Pueblo architecture demonstrates this at the vernacular scale. In Taos Pueblo, adobe walls exceed 600mm in thickness. Within that depth, residents carve sleeping niches, storage shelves, and benches — functions that in a thin-walled house would demand separate furniture and additional floor area. Sarah Lozanova, documenting sustainable building practices in 2019, noted that traditional Pueblo rooms of 20 square meters felt as usable as conventional rooms of 30 square meters because the walls absorbed what the floor would otherwise carry.

In contemporary practice, the inhabited wall appears in micro-housing. Nakagin Capsule Tower (Tokyo, 1972) placed all storage, sleeping, and media functions within the capsule's perimeter walls, leaving the center open. More recently, the Carmel Place micro-units in New York (2016) used walls 450mm deep to contain fold-down beds, desks, and shelving — allowing 26-square-meter units to function as studios. Post-occupancy surveys by nArchitects found that 78% of residents rated the units as "adequately spacious" despite being the smallest legal apartments in the city.

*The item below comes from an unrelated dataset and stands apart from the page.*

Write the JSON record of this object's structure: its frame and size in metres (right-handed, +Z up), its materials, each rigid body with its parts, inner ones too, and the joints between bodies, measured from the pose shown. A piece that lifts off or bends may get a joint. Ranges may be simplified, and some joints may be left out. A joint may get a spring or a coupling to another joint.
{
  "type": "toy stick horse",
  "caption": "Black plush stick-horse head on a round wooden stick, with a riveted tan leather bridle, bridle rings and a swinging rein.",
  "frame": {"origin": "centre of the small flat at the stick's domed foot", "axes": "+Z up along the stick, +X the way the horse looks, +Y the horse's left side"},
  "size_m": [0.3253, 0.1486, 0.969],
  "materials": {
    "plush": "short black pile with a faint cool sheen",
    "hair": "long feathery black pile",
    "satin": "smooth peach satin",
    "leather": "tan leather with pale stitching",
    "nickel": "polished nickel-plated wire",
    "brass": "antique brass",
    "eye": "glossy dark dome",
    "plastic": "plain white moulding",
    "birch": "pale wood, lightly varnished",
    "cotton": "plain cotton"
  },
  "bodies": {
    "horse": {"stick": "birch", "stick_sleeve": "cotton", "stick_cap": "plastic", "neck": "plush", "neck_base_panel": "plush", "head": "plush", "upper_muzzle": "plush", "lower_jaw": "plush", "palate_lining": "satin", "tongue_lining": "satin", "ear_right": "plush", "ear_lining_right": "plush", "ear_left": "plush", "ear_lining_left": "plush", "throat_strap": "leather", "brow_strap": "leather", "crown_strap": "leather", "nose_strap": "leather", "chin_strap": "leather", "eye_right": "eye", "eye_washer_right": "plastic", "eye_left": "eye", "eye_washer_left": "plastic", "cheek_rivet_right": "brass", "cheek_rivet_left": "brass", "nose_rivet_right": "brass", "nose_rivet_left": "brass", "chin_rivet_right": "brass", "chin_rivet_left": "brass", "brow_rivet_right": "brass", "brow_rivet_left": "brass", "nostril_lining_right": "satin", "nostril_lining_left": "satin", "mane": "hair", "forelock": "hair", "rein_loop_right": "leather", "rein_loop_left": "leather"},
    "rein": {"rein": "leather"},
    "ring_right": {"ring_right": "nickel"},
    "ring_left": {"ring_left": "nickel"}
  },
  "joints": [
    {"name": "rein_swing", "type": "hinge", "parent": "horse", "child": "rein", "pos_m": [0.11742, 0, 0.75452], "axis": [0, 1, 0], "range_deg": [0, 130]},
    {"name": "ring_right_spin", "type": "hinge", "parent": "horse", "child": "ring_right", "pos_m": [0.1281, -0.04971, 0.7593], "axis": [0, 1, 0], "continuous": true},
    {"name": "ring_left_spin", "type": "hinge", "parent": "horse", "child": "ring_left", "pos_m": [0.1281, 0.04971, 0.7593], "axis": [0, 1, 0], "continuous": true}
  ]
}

The principle scales. In single-family construction, a double-stud wall of 300mm can hold bookshelves, coat hooks, and window seats without projecting into the room. In multi-family buildings, shared walls can contain mechanical chases, laundry alcoves, and fold-out guest beds. The inhabited wall is not a style — it is an efficiency. It allows density to increase without crowding, because the walls carry what floors cannot.

Therefore

where rooms are small or density is high, build walls thick enough to contain at least one function that would otherwise require furniture. A wall becomes inhabited when it holds a seat, a shelf, a bed, or a workspace within its depth — not hung on its surface, but carved into its mass. Test: if you removed all furniture from the room, could someone still sit, sleep, or store belongings using only what the walls provide? If yes, the wall is inhabited. Minimum depth for true inhabitation: 400mm for shelving, 600mm for seating, 900mm for sleeping niches.